* [TASK INSTRUCTIONS]:
Starting at the line that contains "felt_pad();", reproduce each line exactly up to and including the line that contains "obj.matrix_world = world". Reproduce nothing else.

* [GIVEN DATA]:
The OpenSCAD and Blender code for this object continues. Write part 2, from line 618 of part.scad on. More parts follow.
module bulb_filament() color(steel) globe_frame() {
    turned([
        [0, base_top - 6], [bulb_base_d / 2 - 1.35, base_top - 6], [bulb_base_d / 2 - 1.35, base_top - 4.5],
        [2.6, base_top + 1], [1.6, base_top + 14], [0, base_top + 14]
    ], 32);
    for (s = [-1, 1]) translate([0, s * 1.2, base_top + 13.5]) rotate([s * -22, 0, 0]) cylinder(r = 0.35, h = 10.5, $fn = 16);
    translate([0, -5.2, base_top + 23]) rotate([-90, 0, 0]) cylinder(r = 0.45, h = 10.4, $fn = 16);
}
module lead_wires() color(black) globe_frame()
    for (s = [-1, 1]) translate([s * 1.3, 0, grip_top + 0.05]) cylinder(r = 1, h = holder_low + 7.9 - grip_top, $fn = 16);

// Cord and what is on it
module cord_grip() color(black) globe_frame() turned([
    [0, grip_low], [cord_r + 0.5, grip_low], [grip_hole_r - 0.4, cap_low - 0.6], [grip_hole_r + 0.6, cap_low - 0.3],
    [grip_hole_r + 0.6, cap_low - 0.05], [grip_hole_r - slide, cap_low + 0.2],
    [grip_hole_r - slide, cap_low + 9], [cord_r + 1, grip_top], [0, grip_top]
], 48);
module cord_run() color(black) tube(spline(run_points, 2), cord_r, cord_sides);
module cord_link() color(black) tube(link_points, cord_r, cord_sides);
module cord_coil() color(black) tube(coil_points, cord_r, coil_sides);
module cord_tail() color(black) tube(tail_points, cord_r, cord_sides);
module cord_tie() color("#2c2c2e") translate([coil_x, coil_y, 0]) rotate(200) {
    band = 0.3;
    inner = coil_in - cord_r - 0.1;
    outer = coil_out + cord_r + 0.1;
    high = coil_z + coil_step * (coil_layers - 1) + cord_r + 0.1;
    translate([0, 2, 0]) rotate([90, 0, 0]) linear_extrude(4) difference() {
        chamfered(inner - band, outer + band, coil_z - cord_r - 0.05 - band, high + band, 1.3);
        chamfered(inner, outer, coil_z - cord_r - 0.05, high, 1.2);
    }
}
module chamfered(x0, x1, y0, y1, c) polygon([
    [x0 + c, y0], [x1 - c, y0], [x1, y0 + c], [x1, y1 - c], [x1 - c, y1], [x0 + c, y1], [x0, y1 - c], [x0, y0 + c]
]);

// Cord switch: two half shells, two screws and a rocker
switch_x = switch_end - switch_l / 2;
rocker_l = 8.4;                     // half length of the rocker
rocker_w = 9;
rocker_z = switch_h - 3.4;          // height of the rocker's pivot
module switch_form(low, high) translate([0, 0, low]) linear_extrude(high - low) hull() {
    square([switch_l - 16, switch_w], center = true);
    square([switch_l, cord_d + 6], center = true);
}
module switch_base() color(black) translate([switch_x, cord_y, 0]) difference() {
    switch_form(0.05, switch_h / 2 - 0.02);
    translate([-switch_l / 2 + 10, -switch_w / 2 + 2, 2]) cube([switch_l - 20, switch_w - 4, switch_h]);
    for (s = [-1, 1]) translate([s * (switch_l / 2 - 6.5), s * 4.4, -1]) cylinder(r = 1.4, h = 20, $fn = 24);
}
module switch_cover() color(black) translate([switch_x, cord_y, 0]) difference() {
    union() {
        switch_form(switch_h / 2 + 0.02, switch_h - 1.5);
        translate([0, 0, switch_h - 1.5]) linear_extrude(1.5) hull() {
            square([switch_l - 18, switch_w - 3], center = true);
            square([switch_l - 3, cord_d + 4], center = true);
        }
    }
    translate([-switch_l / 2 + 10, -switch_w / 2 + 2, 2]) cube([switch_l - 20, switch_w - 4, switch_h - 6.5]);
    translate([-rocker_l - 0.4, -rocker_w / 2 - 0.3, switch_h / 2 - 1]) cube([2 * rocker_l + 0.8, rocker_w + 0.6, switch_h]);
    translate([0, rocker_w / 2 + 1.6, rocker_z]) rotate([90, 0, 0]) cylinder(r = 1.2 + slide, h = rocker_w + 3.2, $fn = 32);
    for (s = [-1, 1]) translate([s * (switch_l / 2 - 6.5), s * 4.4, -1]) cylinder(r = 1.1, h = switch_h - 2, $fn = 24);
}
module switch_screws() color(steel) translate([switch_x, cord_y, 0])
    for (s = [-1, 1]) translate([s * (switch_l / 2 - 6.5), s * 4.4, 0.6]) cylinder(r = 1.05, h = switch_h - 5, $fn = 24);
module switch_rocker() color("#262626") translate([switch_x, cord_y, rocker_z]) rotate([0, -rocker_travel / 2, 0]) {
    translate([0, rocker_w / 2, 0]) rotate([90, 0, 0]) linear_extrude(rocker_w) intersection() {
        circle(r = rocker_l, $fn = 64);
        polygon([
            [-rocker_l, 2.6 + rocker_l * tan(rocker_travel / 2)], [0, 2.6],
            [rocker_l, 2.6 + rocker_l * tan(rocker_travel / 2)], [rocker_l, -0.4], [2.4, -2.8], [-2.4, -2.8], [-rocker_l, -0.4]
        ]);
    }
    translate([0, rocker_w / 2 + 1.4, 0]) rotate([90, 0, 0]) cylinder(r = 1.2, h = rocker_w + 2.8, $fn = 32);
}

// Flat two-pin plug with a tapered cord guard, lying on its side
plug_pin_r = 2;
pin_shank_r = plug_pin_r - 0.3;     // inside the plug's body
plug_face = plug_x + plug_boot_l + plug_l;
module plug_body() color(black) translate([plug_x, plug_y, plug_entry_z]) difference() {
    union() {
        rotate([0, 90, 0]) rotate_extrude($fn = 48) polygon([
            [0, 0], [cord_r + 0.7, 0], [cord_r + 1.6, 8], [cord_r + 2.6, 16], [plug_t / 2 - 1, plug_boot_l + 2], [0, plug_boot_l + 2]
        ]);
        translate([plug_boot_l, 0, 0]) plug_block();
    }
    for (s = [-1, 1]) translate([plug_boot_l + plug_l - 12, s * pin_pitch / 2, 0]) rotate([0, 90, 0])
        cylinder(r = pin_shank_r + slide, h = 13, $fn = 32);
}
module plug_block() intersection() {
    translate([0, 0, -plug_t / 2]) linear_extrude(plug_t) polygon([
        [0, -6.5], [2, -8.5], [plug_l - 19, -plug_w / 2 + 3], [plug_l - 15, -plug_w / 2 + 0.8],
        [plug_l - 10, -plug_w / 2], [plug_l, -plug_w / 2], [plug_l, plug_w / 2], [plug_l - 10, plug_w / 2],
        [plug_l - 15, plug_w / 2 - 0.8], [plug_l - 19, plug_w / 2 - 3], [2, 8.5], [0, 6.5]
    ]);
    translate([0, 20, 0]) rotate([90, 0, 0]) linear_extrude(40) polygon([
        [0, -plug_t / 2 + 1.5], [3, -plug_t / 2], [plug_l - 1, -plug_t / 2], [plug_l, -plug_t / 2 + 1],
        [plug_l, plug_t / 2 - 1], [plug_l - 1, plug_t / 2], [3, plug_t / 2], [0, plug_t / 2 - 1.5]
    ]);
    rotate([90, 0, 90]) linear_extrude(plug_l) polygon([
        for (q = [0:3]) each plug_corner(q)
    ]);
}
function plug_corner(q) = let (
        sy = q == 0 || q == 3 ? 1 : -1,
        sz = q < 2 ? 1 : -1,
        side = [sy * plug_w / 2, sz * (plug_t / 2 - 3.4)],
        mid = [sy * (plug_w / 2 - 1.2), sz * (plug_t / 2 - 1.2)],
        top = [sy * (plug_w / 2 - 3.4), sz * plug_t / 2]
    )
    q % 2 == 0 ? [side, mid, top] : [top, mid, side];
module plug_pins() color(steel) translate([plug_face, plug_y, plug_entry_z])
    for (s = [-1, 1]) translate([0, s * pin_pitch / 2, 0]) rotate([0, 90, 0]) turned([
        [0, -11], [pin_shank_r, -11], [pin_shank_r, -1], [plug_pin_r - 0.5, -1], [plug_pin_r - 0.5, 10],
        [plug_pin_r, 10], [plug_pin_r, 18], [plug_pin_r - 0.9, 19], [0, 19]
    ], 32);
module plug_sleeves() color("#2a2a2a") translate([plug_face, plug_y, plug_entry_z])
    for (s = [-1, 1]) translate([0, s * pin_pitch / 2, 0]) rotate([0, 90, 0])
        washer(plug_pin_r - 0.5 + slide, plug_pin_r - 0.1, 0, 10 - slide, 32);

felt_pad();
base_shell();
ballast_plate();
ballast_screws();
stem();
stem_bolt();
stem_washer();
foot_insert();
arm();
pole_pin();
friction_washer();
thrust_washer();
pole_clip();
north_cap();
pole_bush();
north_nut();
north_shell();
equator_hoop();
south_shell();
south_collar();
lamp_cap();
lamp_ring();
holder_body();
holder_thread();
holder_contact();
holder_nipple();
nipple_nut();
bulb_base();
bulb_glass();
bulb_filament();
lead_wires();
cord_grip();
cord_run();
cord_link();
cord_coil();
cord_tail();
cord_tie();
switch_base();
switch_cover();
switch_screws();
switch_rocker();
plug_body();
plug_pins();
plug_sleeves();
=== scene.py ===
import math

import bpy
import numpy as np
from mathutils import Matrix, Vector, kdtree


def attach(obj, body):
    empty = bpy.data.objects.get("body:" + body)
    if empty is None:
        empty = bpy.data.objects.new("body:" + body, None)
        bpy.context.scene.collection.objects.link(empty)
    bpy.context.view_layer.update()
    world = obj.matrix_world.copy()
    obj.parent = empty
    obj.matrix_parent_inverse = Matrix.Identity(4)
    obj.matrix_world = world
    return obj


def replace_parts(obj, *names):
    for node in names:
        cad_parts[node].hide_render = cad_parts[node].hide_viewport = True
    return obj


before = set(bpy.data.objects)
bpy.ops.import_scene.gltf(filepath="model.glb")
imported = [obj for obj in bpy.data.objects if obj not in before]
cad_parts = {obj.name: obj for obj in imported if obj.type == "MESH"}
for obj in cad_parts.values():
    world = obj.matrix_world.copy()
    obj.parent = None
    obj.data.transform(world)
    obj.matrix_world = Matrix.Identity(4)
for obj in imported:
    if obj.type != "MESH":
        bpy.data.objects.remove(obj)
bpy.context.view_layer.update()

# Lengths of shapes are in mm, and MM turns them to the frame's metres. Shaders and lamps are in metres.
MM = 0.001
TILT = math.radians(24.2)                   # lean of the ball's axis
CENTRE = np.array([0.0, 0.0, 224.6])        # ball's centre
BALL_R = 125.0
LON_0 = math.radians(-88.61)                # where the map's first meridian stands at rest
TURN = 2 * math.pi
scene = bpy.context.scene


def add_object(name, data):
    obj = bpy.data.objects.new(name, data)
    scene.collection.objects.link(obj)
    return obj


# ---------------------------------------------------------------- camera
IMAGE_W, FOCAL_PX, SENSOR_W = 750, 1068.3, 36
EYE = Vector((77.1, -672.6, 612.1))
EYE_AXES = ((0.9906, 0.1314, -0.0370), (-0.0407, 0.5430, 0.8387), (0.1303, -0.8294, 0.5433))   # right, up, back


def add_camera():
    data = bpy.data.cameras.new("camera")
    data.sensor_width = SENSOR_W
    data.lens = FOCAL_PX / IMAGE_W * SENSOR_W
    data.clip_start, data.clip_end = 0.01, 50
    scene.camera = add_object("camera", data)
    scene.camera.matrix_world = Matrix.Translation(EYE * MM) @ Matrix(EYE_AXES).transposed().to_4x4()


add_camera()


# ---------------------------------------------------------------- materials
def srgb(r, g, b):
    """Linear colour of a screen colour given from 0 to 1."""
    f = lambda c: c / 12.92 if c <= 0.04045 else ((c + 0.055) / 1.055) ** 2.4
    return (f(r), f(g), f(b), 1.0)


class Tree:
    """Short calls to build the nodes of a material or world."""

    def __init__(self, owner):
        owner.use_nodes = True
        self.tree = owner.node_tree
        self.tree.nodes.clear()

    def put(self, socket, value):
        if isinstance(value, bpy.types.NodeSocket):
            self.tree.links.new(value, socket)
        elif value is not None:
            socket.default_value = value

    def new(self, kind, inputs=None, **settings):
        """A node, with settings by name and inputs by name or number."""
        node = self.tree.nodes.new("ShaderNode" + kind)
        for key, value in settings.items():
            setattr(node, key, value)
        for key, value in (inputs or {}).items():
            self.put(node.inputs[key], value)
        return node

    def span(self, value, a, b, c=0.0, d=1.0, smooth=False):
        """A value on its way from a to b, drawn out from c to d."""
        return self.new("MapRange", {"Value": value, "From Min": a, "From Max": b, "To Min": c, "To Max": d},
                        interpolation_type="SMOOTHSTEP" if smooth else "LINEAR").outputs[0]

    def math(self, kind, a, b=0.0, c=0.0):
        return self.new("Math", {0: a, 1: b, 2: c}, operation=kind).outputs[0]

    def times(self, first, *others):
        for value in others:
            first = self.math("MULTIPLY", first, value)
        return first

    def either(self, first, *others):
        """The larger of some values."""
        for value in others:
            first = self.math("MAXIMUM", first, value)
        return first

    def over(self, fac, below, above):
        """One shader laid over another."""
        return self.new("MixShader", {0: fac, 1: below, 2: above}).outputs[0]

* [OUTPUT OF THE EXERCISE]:
felt_pad();
base_shell();
ballast_plate();
ballast_screws();
stem();
stem_bolt();
stem_washer();
foot_insert();
arm();
pole_pin();
friction_washer();
thrust_washer();
pole_clip();
north_cap();
pole_bush();
north_nut();
north_shell();
equator_hoop();
south_shell();
south_collar();
lamp_cap();
lamp_ring();
holder_body();
holder_thread();
holder_contact();
holder_nipple();
nipple_nut();
bulb_base();
bulb_glass();
bulb_filament();
lead_wires();
cord_grip();
cord_run();
cord_link();
cord_coil();
cord_tail();
cord_tie();
switch_base();
switch_cover();
switch_screws();
switch_rocker();
plug_body();
plug_pins();
plug_sleeves();
=== scene.py ===
import math

import bpy
import numpy as np
from mathutils import Matrix, Vector, kdtree


def attach(obj, body):
    empty = bpy.data.objects.get("body:" + body)
    if empty is None:
        empty = bpy.data.objects.new("body:" + body, None)
        bpy.context.scene.collection.objects.link(empty)
    bpy.context.view_layer.update()
    world = obj.matrix_world.copy()
    obj.parent = empty
    obj.matrix_parent_inverse = Matrix.Identity(4)
    obj.matrix_world = world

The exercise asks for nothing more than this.